Attributed to John Hilling (1822–1894), Burning the Old South Church, circa 1854, oil on canvas, 17 ¾ x 23 ¾ in. (45.1 x 60.3 cm), Courtesy of the Barbara L. Gordon Collection

This is not to say that the show is completely devoid of representations of cultural conflict. Most striking is a trio of paintings attributed to John Hilling that show the looting and burning of the Old South Church in Bath, Maine, in 1854. The Church, which had originally been built by Congregationalists, had been leased to a Catholic congregation; a crowd was whipped up to a frenzy by agents of the Know-Nothing Party, and they marched into the church, desecrated it, flew an American flag from the belfry, and set the whole thing on fire. The sequence of paintings envisions this as a civic drama. In the first picture, the imposing church stands in what might be the heart of Bath. Well-dressed people stroll by, pointing out this and that, as if the church were one of the sights a tourist would have a natural interest in. The looters, in the second painting, are less well-dressed. The church’s windows are broken on the first and second floors and furniture is being pitched out of them. In the final painting, the building is wholly engulfed by flames. The ground glows red and hot cinders are floating into the air. In the background, the fire has spread to nearby trees and the roofs of neighboring buildings. In the foreground, two crowds confront each other. The one on the right carries an American flag, which–based on what we saw in the bell tower in the second picture—presumably makes them the burners. It is harder to tell who the people on the left are. Everyone is well-dressed, with most of the men wearing coats and top hats. But one might like to think that the crowd on the left is constituted of the citizens who oppose the burning, facing off against the Know-Nothings. In the background, we can see that the community still has the capacity to come together, as the local volunteer fire department is pumping water onto the enflamed roofs in the hope that people will still be able to live here when the violence has passed.
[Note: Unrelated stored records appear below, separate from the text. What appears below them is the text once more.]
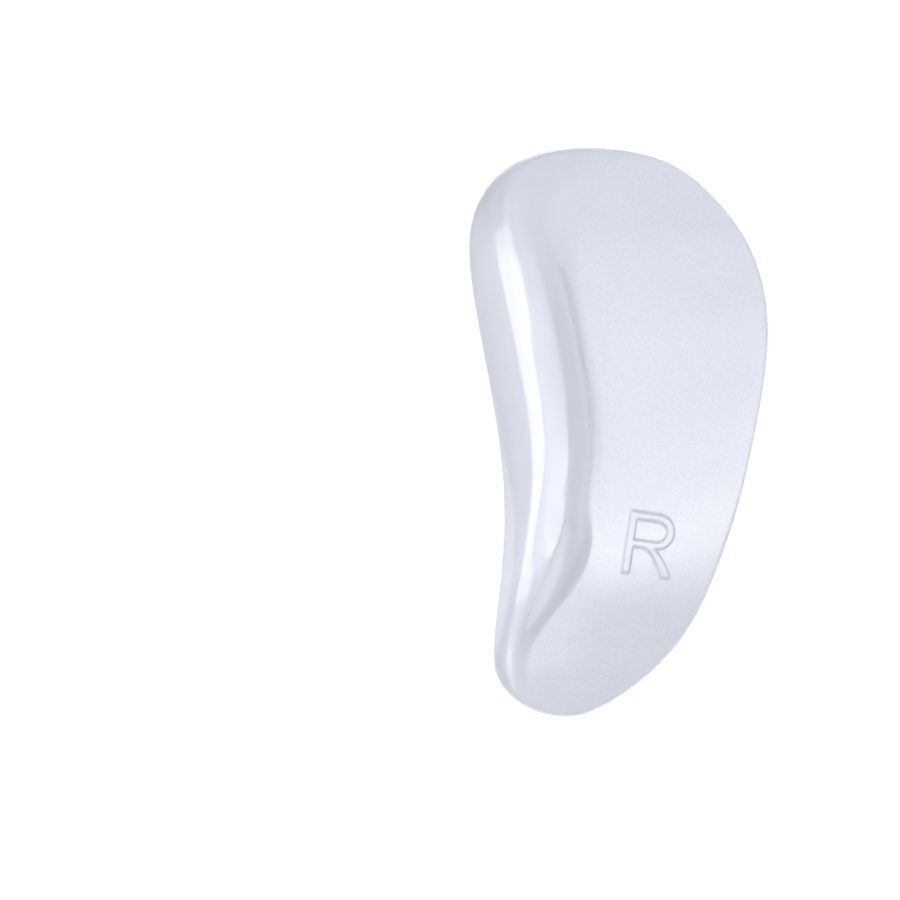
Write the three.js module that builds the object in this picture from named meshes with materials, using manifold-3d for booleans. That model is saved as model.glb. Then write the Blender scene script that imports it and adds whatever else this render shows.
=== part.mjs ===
import * as THREE from 'three';
import { mergeVertices } from 'three/addons/utils/BufferGeometryUtils.js';
import Module from 'manifold-3d';

// Right foot gel arch support pad, in millimetres
// +Y points to the toes, +X to the outer side of the foot and +Z up from the shoe
// The underside is flat at Z = 0, and the origin is the middle of the pad's outline

// Driving dimensions
const padLength = 95;        // from the heel tip to the toe tip
const padWidth = 50.5;       // from the arch side to the outer side
const crestHeight = 12.4;    // top of the arch roll above the underside
const panelHeight = 8.6;     // the panel, if it ran on under the roll to the arch side
const rimHeight = 0.7;       // edge of the pad on the thin sides
const archFoot = 0.6;        // height at which the outer wall starts, as a share of the roll's
const rimRounding = 0.5;     // least width of the rounded edge
const edgeRounding = 0.06;   // its width where the edge is taller, as a share of the height there
const covePower = 1.6;       // curve of the cove's rise towards the ledge
const panelPower = 1.8;      // curve of the panel's fall towards the rim
const levelling = 0.3;       // how much further the roll falls past the ledge, as a share of its fall
const letterHeight = 10.3;   // side mark, a plain R
const letterStroke = 1.2;
const letterRelief = 0.5;    // how far the letter stands above the panel
const letterTurn = 8.2;      // degrees clockwise from straight across the pad
const letterAlong = 0.363;   // top left corner, as a share of the length from the heel
const letterAcross = 0.54;   // and as a share of the width from the arch side

// Number of mesh steps
const rowCount = 92;         // from heel to toe
const wallSteps = 9;         // outline to crest
const rollSteps = 6;         // crest to ledge
const coveSteps = 6;         // ledge to panel
const panelSteps = 19;       // panel to the outer side
const curveSteps = 12;       // each round of the letter
const edgeGather = 1.6;      // how closely the columns gather at both edges

// Sections from heel to toe
// at is a share of padLength, inner and outer are shares of padWidth from the arch side,
// crest, ledge and cove are shares of the way across the section, roll and panel are shares
// of crestHeight and panelHeight above the rim, dome is the power of the outer wall's curve,
// bend is the roll's radius and soft the ledge's rounding in millimetres
const sectionNames = [
  'at', 'inner', 'outer', 'crest', 'ledge', 'cove', 'roll', 'panel', 'dome', 'bend', 'soft',
];
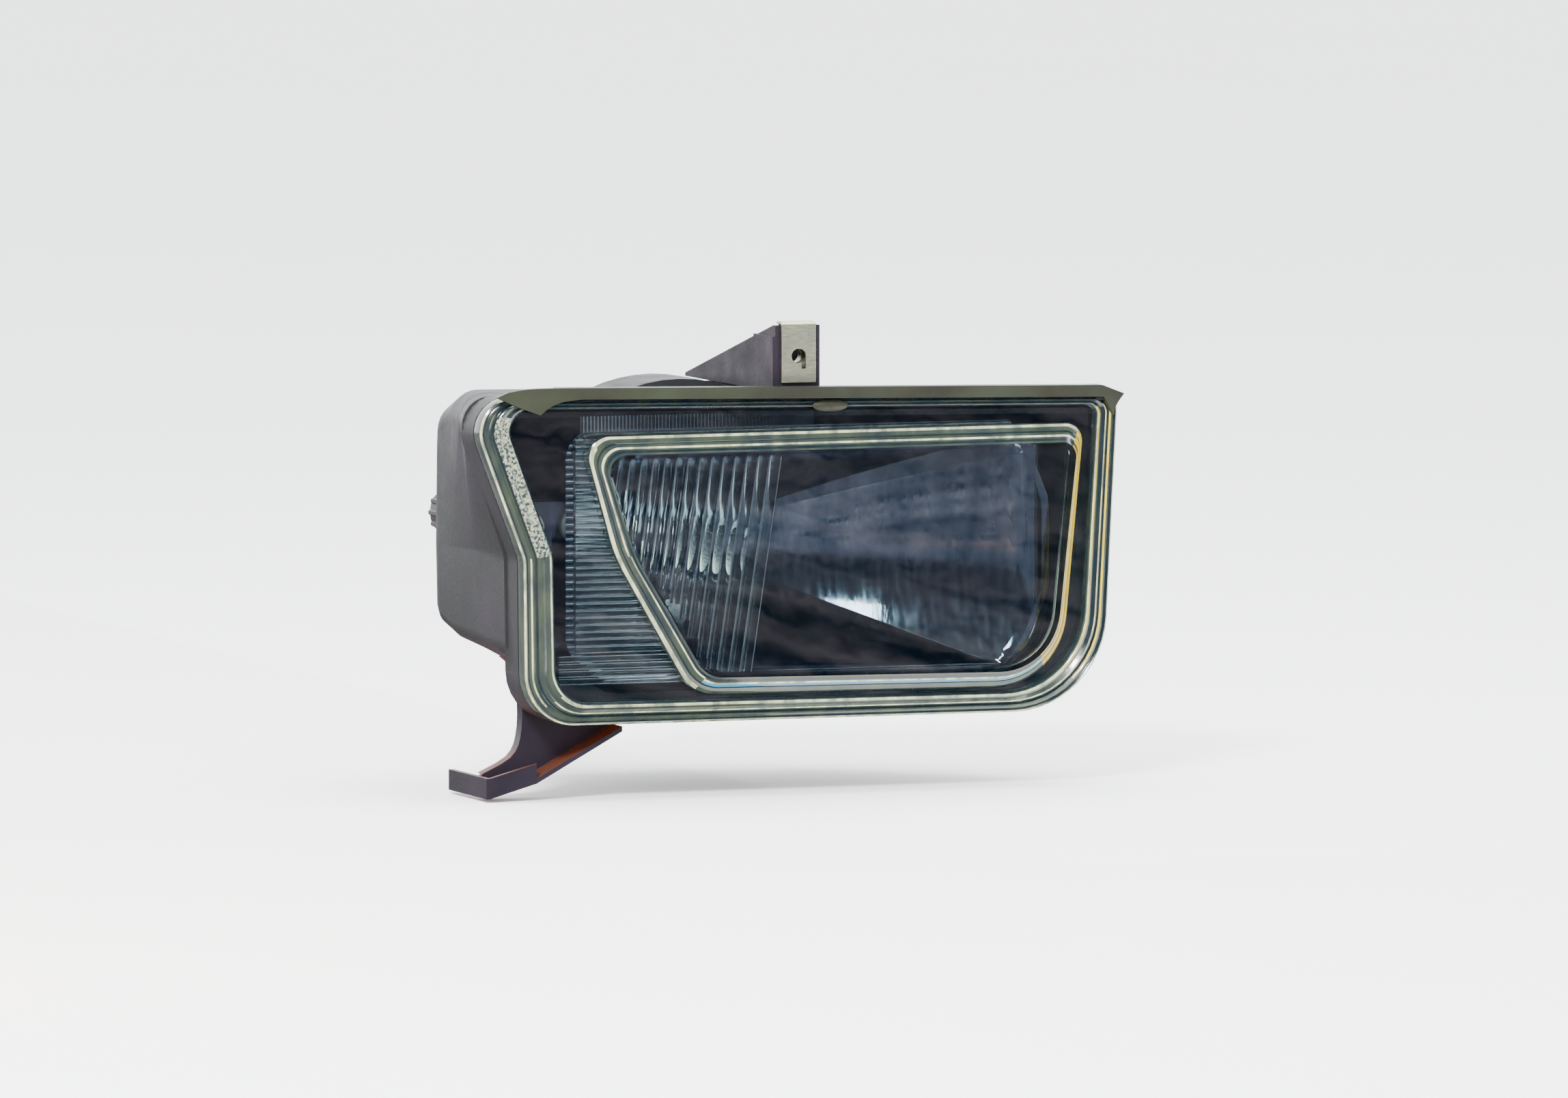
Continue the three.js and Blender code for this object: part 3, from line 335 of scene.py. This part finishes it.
def painted_reflection_glass(name, colour, other, grain_mm, see_through=0.35, roughness=0.2):
    """Steps of the pressed rim, painted in the colours the clear glass shows there: painted reflections and
    highlights.
    """
    shader = Shader(name, colour, roughness)
    shader.principled.inputs["Transmission Weight"].default_value = see_through
    shader.principled.inputs["IOR"].default_value = 1.5
    shader.principled.inputs["Coat Weight"].default_value = 0.6
    shader.principled.inputs["Coat Roughness"].default_value = 0.06
    shader.vary_colour(other, grain_mm, (1, 1, 0.5), 0.12).vary_roughness(0.08, 5)
    return shader.bump(0.03, 1.6).bump(0.06, 9, detail=1.0).material


def stippled_painted_glint_glass(name, colour, other):
    """A band of pressed pips, coloured in hard specks of light and dark: a painted reflection with painted
    glints.
    """
    shader = Shader(name, colour, 0.16)
    shader.principled.inputs["Coat Weight"].default_value = 0.8
    shader.vary_colour(other, 0.8, softness=0.08).vary_roughness(0.08, 2)
    return shader.bump(0.3, 0.8, detail=1.0).bump(0.1, 0.4).material


def mirror(name):
    """Vacuum-metallised mirror with fine vertical wipe marks; its coat is darkened to grey-blue as painted
    shade for the dark inside of the lamp.
    """
    shader = Shader(name, (0.38, 0.38, 0.43), 0.08, metallic=1.0)
    shader.vary_colour((0.13, 0.17, 0.23), 11, (1.6, 1, 0.4)).vary_roughness(0.06, 4, (3, 1, 0.4))
    return shader.bump(0.02, 2.2, (2.4, 1, 0.5)).material


BRACKET_PLASTIC = moulded("bracket_plastic", (0.014, 0.009, 0.017), (0.008, 0.007, 0.010))
# The leg and the housing carry painted warm light on the faces that look down, and the leg on the ones that
# look up as well.
LEG_PLASTIC = moulded("leg_plastic", (0.014, 0.009, 0.019), (0.007, 0.006, 0.010), warm_light_share=0.85, ledges=True)
HOUSING_PLASTIC = moulded("housing_plastic", (0.02, 0.019, 0.025), (0.013, 0.017, 0.015), warm_light_share=0.25)
TRIM_PLASTIC = moulded("trim_plastic", (0.022, 0.028, 0.016), (0.013, 0.012, 0.009), 0.4)
BLACK_PLASTIC = moulded("black_plastic", (0.02, 0.02, 0.023), (0.032, 0.031, 0.034), 0.5)
NYLON = moulded("nylon", (0.62, 0.6, 0.53), (0.7, 0.69, 0.64), 0.45)
RUBBER = rubber("seal_rubber")
# The greenish tint is the glass's own tone, deepened as painted shade that darkens the lamp's inside.
LENS_GLASS = clear_glass("lens_glass", (0.8, 0.88, 0.87), 0.02, (0.3, 0.4, 0.42))
# Ivory bands are painted highlights; green, dark, amber and blue bands are painted reflections, all on what
# is clear glass.
IVORY_HIGHLIGHT_GLASS = painted_reflection_glass("ivory_painted_highlight_glass", (0.5, 0.53, 0.33), (0.16, 0.2, 0.13), 3)
GREEN_REFLECTION_GLASS = painted_reflection_glass("green_painted_reflection_glass", (0.04, 0.055, 0.036), (0.02, 0.03, 0.03), 6)
DARK_REFLECTION_GLASS = painted_reflection_glass("dark_painted_reflection_glass", (0.004, 0.01, 0.016), (0.01, 0.016, 0.016), 5, 0.1)
AMBER_REFLECTION_GLASS = painted_reflection_glass("amber_painted_reflection_glass", (0.45, 0.32, 0.004), (0.3, 0.2, 0.01), 5)
BLUE_REFLECTION_GLASS = painted_reflection_glass("blue_painted_reflection_glass", (0.01, 0.2, 0.42), (0.06, 0.2, 0.22), 7)
# The stippled band's pale colour and its light and dark specks are a painted reflection with painted glints.
STIPPLED_GLINT_GLASS = stippled_painted_glint_glass("stippled_painted_glint_glass", (0.2, 0.23, 0.16), (0.015, 0.024, 0.026))
BULB_GLASS = clear_glass("bulb_glass", (0.96, 0.98, 0.99), 0.002, (0.9, 0.92, 0.93))
# The reflector's dark grey-blue is painted shade; bright aluminium would be far lighter.
SHADE_DARKENED_MIRROR = mirror("mirror_coat")
SHIELD_STEEL = plated("shield_bright_steel", (0.86, 0.85, 0.78), (0.6, 0.62, 0.6), 0.16)
ZINC = plated("yellow_zinc", (0.56, 0.54, 0.36), (0.42, 0.43, 0.33), 0.45)
STEEL = plated("bright_zinc", (0.56, 0.57, 0.6), (0.46, 0.47, 0.5))
BRASS = plated("brass", (0.66, 0.47, 0.2), (0.52, 0.36, 0.16))
RED_WIRE = rubber("red_insulation", (0.3, 0.025, 0.02))
BLACK_WIRE = rubber("black_insulation", (0.022, 0.022, 0.026))

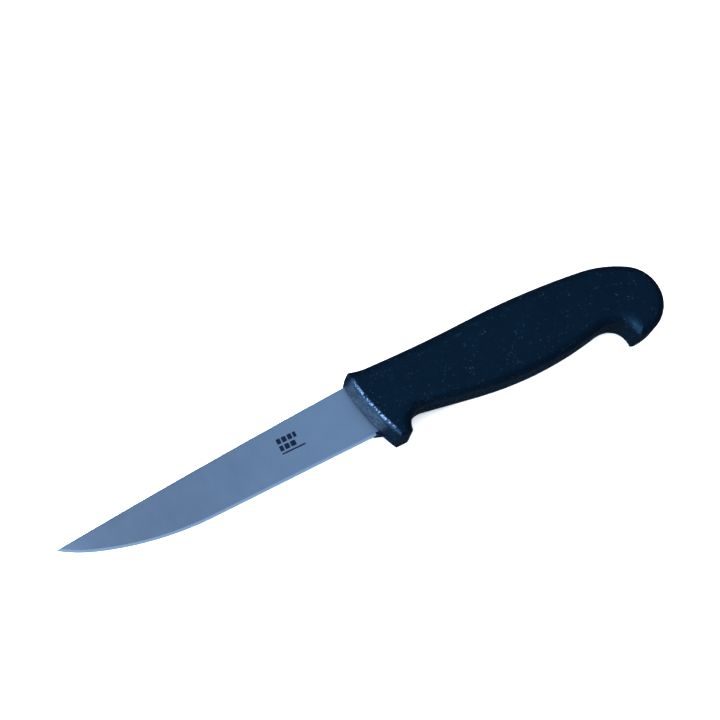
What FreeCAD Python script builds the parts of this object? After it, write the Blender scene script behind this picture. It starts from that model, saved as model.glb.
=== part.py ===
"""Boning knife: a narrow ground blade with a hidden tang, a moulded handle and a printed mark.

The knife is drawn lying on its side. X runs from the tip to the butt, Y from the cutting edge to the spine
and Z across the thickness. Drawing starts at the guard, on the middle plane of the blade, and the finished
pieces are then moved together so that the origin is under the middle of the knife.
"""
import FreeCAD, Part
import Sketcher
import math
import os
from FreeCAD import Placement, Rotation, Vector

SIZES = {
    # overall
    "blade_length": 127.0,       # from the guard datum to the tip
    "blade_height": 23.4,        # edge to spine at the guard
    "blade_thickness": 1.8,
    "handle_thickness": 19.0,
    # cutting edge
    "edge_heel_y": -11.0,        # height of the edge line at the guard datum
    "edge_drop": 0.95,           # how much lower the edge is where the belly starts
    # places and radii of the edge's sweep, as shares of the blade's length
    "belly_start": 0.545,
    "belly_change": 0.898,       # where the belly tightens towards the tip
    "belly_radius": 0.984,
    "tip_radius": 0.433,
    # spine and grind
    "spine_radius": 4000.0,
    "edge_half": 0.03,           # half the thickness left on the very edge
    "bevel_width": 1.1,
    "bevel_half": 0.16,          # half the thickness at the top of the bevel
    "spine_relief": 0.4,         # how far above the spine the ground faces would reach the full thickness
    "grind_end": 4.0,            # the grind stops here, inside the handle
    "notch_start": 0.1,
    "notch_length": 2.6,
    "notch_rise": 1.2,
    # tang
    "tang_root": 6.0,            # how far the full blade height runs into the handle
    "tang_length": 88.0,
    "tang_top": 8.0,
    "tang_foot": -4.5,
    "tang_taper": 1.5,
    "tang_hole": 6.0,
    "tang_hole_first": 30.0,
    "tang_hole_pitch": 38.0,
    # handle, top side
    "palm_x": 67.0,
    "palm_top": 14.4,
    "palm_radius": 344.0,
    "dip_x": 27.7,
    "dip_radius": 560.0,
    "flare_x": 8.5,
    "flare_radius": 25.0,
    "corner_radius": 3.6,
    # handle, butt and hook
    "butt_shoulder_radius": 48.6,
    "butt_x": 116.5,
    "butt_y": -7.3,
    "butt_radius": 15.4,
    "heel_x": 111.6,
    "heel_radius": 40.0,
    "beak_radius": 3.0,
    "hook_x": 103.3,
    "hook_radius": 13.1,
    "throat_radius": 7.7,
    "throat_x": 104.8,
    # handle, belly, waist and guard
    "belly_x": 70.5,
    "belly_foot": -15.95,
    "swell_radius": 150.0,
    "waist_x": 20.2,
    "waist_y": -17.0,
    "waist_radius": 7.6,
    "guard_foot": -17.2,
    "guard_corner": 2.0,
    "nose_x": 82.1,
    "nose_y": 18.0,
    "nose_radius": 85.0,
    # edges of the handle
    "edge_round": 4.5,
    "guard_round": 2.0,
    "nose_land": 1.9,            # half the flat width of the nose, where the blade comes out
    "nose_setback": 1.9,
    "ridge_radius": 2.0,         # rounding between the sloped nose and each side
    "fade_height": 0.5,          # where the slope leaves the top corner, as a share of its radius
    "fade_radius": 12.0,         # curve on which it then runs out
    "heel_lip": 1.4,             # how far the plastic reaches out under the heel of the blade
    "heel_lip_depth": 3.0,       # how deep that lip is where it meets the tang's root
    "heel_lip_width": 1.6,
    # printed mark
    "mark_x": -31.0,
    "mark_y": 1.4,
    "mark_width": 10.0,
    "mark_bar": 2.2,
    "mark_line": 0.6,
    "mark_gap": 0.75,
    "ink_film": 0.03,
    # working allowances
    "overshoot": 3.0,            # how far a cutter stands outside the piece
    "cutter_gap": 0.01,          # keeps a cutter off the faces that it leaves alone
    "press_in": 0.005,           # how far the ink reaches into the steel before it is trimmed
    "nose_run_out": 6.0,         # how far the top cutter runs on in front of the guard datum
    "beak_run_out": 9.0,         # how far the belly cutter runs on below the guard's foot
}

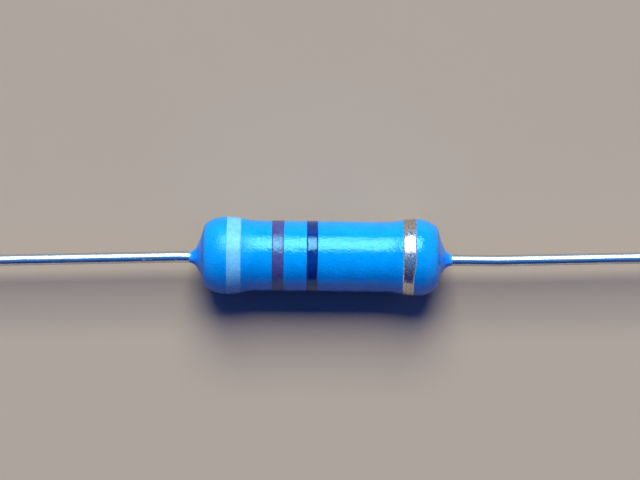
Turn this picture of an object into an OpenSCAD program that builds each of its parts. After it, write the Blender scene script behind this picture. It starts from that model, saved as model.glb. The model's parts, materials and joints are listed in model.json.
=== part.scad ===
// Axial metal-film resistor: a ceramic rod with a spiral-cut metal film, two pressed end caps with
// welded wire leads, a lacquer coating and four painted colour bands.
// The rod's axis is X and the origin is at its middle. Millimetres.

/* [Body] */
// Length of the lacquered body, from one flat end face to the other
body_l = 15.7; // [13:0.1:19]
// Distance from an end face to the widest ring of its shoulder
shoulder_in = 1.45; // [1.2:0.05:1.6]
// Radius of the shoulder's outer side, from the widest ring to the corner
crown_r = 2.0; // [1.65:0.05:2.4]
// Radius of the corner between the shoulder and the end face
corner_r = 0.66; // [0.5:0.02:0.8]
// Radius of the shoulder's inner side, which slopes down to the waist
slope_r = 6.0; // [4:0.5:7.5]
// Distance from the widest ring to where the waist is straight
slope_l = 2.2; // [1.9:0.1:2.7]

/* [Ceramic rod and film] */
// Diameter of the ceramic rod
core_d = 4.2; // [3.5:0.05:5.1]
// Thickness of the resistive film
film_t = 0.05; // [0.04:0.01:0.06]
// Turns of the trimming groove
groove_turns = 4; // [1:1:8]
// Width of the trimming groove, along the rod
groove_w = 0.3; // [0.2:0.05:0.5]
// Uncut film between the groove and the edge of each cap
groove_margin = 0.8; // [0.4:0.1:2]

/* [End caps] */
// Wall of the drawn caps
cap_wall = 0.25; // [0.2:0.01:0.3]
// Depth of a cap, over its closed end
cap_l = 2.1; // [1.7:0.1:2.5]
// Outer corner radius of a cap
cap_corner_r = 0.65; // [0.5:0.05:0.8]
// Lead-in chamfer inside a cap's open edge
cap_lead_in = 0.08; // [0.04:0.01:0.12]

/* [Leads] */
// Diameter of the lead wire
lead_d = 0.75; // [0.6:0.05:0.9]
// Length of a lead, from the end face to its cut tip
lead_l = 28; // [20:1:38]
// How far both leads sit to one side of the body's axis
lead_offset = 0.15; // [0:0.01:0.2]
// Height of the weld's cone on the cap
weld_l = 0.3; // [0.2:0.02:0.4]
// How far the weld's cone spreads past the wire where it meets the cap
weld_spread = 0.275; // [0.15:0.005:0.35]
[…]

Unidentified Artist, United States, Gameboard, 1880–1900, wood, paint, and iron, 1 1/2 x 18 1/2 x 16 3/4 in. (3.8 x 47 x 42.5 cm), Courtesy of the Barbara L. Gordon Collection

Hilling presents a very different view of American communities finding their way than, say, does Hofmann in his rhapsodic idealization of the almshouse. But both are maps of America. Perhaps my favorite map in the show is the “Game Board” (1880-90) for some unidentified and possibly unique game. Like Chutes and Ladders, it has connected squares (color-coded), bridges connecting rows that become like pathways to the center, and networks of shortcuts. The game and its set of abbreviations are impossible for us to interpret, but it seems, like more recent games, to acknowledge a range of forces that make things go. It looks like there is supposed to be a spinner of some sort in the center and white squares numbered one through six suggest that the game would have had occasion for dice. Its flat colors are waiting to be filled out by adventures and symbolic narratives. It is open to the workings of chance, the usual force to influence and shape the rise and fall of fortunes. Like most games—and, apparently, like most folk art—it freely combines pleasure and utility. It is not for afternoons spent in solitude; the layout clearly suggests that it is a game that requires a small community to play it.